Les décisions prises par les institutions nationales semblent mieux reçues chez les Marocains et les Américains. Toutefois, les premiers appellent de leurs vœux des actions climatiques de grande envergure autour notamment de la gestion de l’eau potable pour le futur, et deux tiers des Américains estime que leur gouvernement devrait faire plus pour le climat.

Le rôle de communication des entreprises

Les actions prises à l’échelle nationale pour lutter contre le changement climatique ont donc un impact certain sur les attitudes des consommateurs vis-à-vis de leur pays. Il apparaît alors opportun que les entreprises visant un marché international relayent les actions prises par leurs gouvernements pour lutter contre le changement climatique, en promouvant le caractère local de leurs produits par exemple. Le « made in » local prend ici toute son ampleur.

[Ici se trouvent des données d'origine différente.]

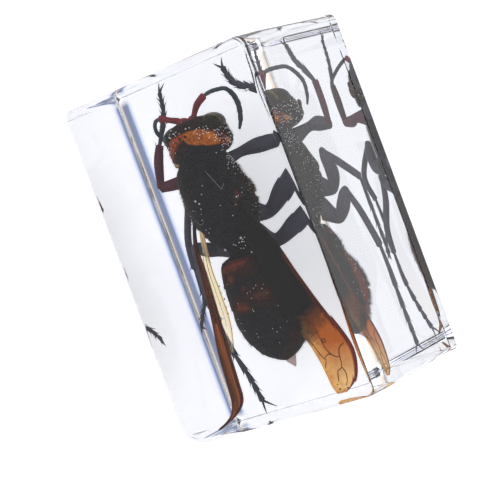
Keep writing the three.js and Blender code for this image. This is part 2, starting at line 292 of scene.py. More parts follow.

Dans ces stratégies internationales, les spécificités des contextes locaux doivent être prises en compte. Ainsi, des communications visant à combiner les efforts nationaux aux efforts des entreprises locales seront plus efficaces dans des pays comme les États-Unis ou le Maroc.

En France, une de nos études laisse penser que les citoyens attendent davantage d’efforts des entreprises que du gouvernement. On peut ainsi supposer qu’une politique de communication principalement basée sur les actions mêmes de l’entreprise plutôt que sur celles du gouvernement serait plus efficace en France pour encourager la consommation de produits locaux et soutenir la lutte contre le changement climatique.

Des études supplémentaires sont attendues pour évaluer et identifier les communications efficaces pour renforcer l’impact des actions menées au niveau des entreprises et des pays pour lutter contre le changement climatique.